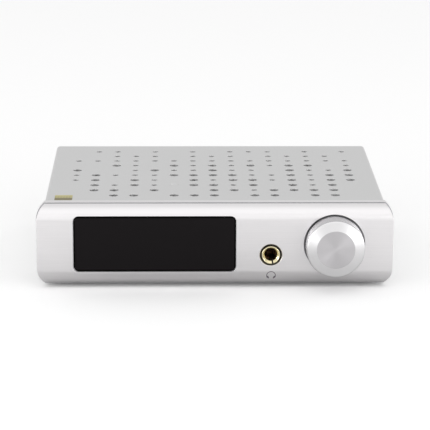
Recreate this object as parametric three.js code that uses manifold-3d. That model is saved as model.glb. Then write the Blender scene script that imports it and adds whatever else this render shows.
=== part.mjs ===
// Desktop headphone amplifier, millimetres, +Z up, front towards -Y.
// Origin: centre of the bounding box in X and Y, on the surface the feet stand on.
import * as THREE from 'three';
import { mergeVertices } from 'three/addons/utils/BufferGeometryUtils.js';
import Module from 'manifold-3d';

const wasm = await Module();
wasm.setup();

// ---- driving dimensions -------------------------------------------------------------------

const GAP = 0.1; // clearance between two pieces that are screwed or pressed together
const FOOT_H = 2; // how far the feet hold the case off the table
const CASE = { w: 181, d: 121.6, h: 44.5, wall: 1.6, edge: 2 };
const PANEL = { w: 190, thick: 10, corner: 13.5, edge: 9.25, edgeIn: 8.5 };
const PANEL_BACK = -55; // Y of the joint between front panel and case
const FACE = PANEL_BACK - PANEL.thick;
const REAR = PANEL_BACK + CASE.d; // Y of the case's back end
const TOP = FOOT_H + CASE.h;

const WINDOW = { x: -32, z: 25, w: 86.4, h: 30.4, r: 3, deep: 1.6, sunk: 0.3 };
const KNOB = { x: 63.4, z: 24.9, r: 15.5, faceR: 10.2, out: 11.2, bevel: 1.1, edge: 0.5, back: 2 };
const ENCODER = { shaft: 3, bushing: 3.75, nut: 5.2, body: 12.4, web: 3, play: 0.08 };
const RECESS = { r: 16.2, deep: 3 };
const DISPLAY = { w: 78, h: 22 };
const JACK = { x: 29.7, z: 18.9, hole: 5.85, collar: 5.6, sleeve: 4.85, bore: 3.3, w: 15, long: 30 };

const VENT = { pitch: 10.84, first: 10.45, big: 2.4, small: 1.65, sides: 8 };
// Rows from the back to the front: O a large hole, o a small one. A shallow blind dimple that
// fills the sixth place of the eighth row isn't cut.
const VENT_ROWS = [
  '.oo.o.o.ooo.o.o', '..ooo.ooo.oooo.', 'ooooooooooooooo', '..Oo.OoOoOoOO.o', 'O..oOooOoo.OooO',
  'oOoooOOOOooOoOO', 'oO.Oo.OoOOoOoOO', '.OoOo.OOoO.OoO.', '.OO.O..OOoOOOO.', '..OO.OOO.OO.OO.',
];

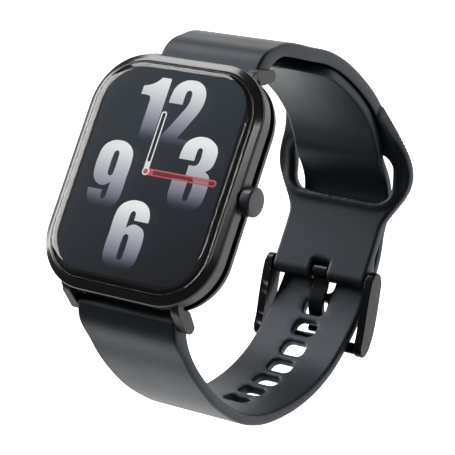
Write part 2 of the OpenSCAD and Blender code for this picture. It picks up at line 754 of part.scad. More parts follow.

------------------------------------------------

Your task: All records above must be set down exactly, please.

Reply:
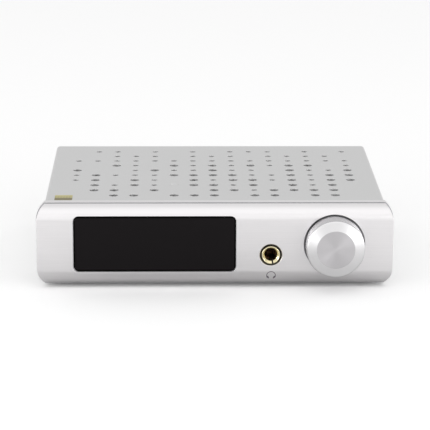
Recreate this object as parametric three.js code that uses manifold-3d. That model is saved as model.glb. Then write the Blender scene script that imports it and adds whatever else this render shows.
=== part.mjs ===
// Desktop headphone amplifier, millimetres, +Z up, front towards -Y.
// Origin: centre of the bounding box in X and Y, on the surface the feet stand on.
import * as THREE from 'three';
import { mergeVertices } from 'three/addons/utils/BufferGeometryUtils.js';
import Module from 'manifold-3d';

const wasm = await Module();
wasm.setup();

// ---- driving dimensions -------------------------------------------------------------------

const GAP = 0.1; // clearance between two pieces that are screwed or pressed together
const FOOT_H = 2; // how far the feet hold the case off the table
const CASE = { w: 181, d: 121.6, h: 44.5, wall: 1.6, edge: 2 };
const PANEL = { w: 190, thick: 10, corner: 13.5, edge: 9.25, edgeIn: 8.5 };
const PANEL_BACK = -55; // Y of the joint between front panel and case
const FACE = PANEL_BACK - PANEL.thick;
const REAR = PANEL_BACK + CASE.d; // Y of the case's back end
const TOP = FOOT_H + CASE.h;

const WINDOW = { x: -32, z: 25, w: 86.4, h: 30.4, r: 3, deep: 1.6, sunk: 0.3 };
const KNOB = { x: 63.4, z: 24.9, r: 15.5, faceR: 10.2, out: 11.2, bevel: 1.1, edge: 0.5, back: 2 };
const ENCODER = { shaft: 3, bushing: 3.75, nut: 5.2, body: 12.4, web: 3, play: 0.08 };
const RECESS = { r: 16.2, deep: 3 };
const DISPLAY = { w: 78, h: 22 };
const JACK = { x: 29.7, z: 18.9, hole: 5.85, collar: 5.6, sleeve: 4.85, bore: 3.3, w: 15, long: 30 };

const VENT = { pitch: 10.84, first: 10.45, big: 2.4, small: 1.65, sides: 8 };
// Rows from the back to the front: O a large hole, o a small one. A shallow blind dimple that
// fills the sixth place of the eighth row isn't cut.
const VENT_ROWS = [
  '.oo.o.o.ooo.o.o', '..ooo.ooo.oooo.', 'ooooooooooooooo', '..Oo.OoOoOoOO.o', 'O..oOooOoo.OooO',
  'oOoooOOOOooOoOO', 'oO.Oo.OoOOoOoOO', '.OoOo.OOoO.OoO.', '.OO.O..OOoOOOO.', '..OO.OOO.OO.OO.',
];

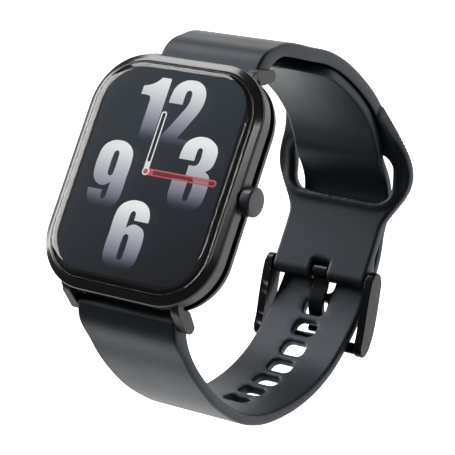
Write part 2 of the OpenSCAD and Blender code for this picture. It picks up at line 754 of part.scad. More parts follow.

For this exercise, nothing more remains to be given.